Apart from access to business intelligence data, the data itself is important for parents and teachers.
Business intelligence provides data-backed insights that can guide both parents and teachers to make decisions and set clear, realistic goals for students. These goals can be set at school and at home; they can involve academic achievement, skill development, and social and emotional wellbeing.
“Children naturally learn at school, but they also learn a great deal at home. By creating a strong data-backed partnership between parents and teachers, we can ensure both are equipped to make necessary decisions.”
That way, every child will be properly supported in all areas of their life, setting them up for holistic success.
Putting recommendations into practice
Schools collect terabytes of data on their students. This data needs to be put to good purpose, and used ethically and responsibly to help students in all aspects of their development. It’s increasingly clear that both teachers and parents can benefit from the insights available in schools’ data in their decision-making processes.
The Gonski report recommended that we need to develop evidence-based tools and resources to assist schools in supporting parents and carers’ engagement. It also recommended new reporting arrangements focusing on meaningful information for students, parents and carers.
Business intelligence is the key to these recommendations. It can surface necessary insights and information for teachers and parents regarding many aspects of a student’s development. These insights can then spark equal-sided conversations and decisions about the path forward for a student throughout K-12 and beyond.

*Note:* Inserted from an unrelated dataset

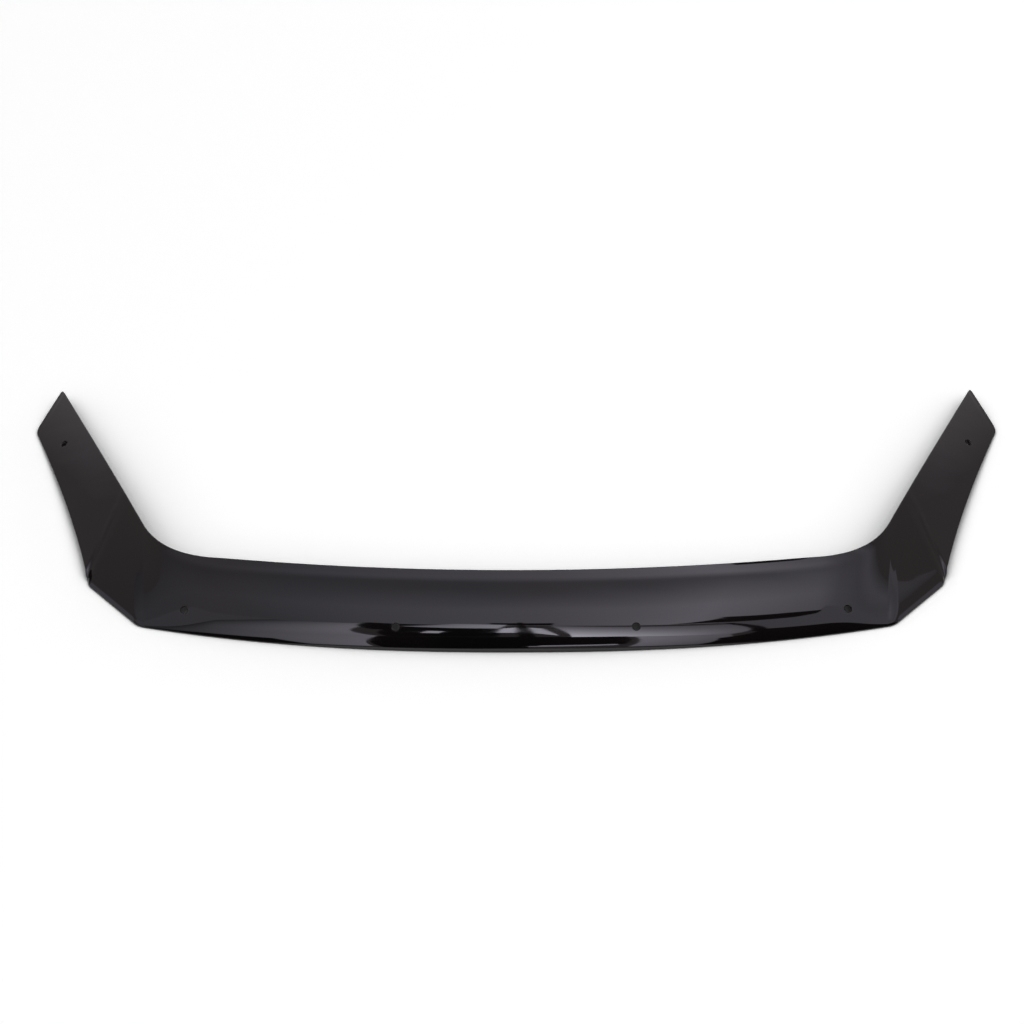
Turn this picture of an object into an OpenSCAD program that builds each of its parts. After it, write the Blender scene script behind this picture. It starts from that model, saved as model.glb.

Imagine a child who wants to be a pilot. That child’s parents, and every teacher they have throughout school, should be armed with the tools and insights they need to help support that child’s development towards their goals, to identify both potential challenges and opportunities, and make decisions when it counts, not six months too late.
These days, “business intelligence” is not restricted to business. It can be a real advantage for schools, teachers and parents, too.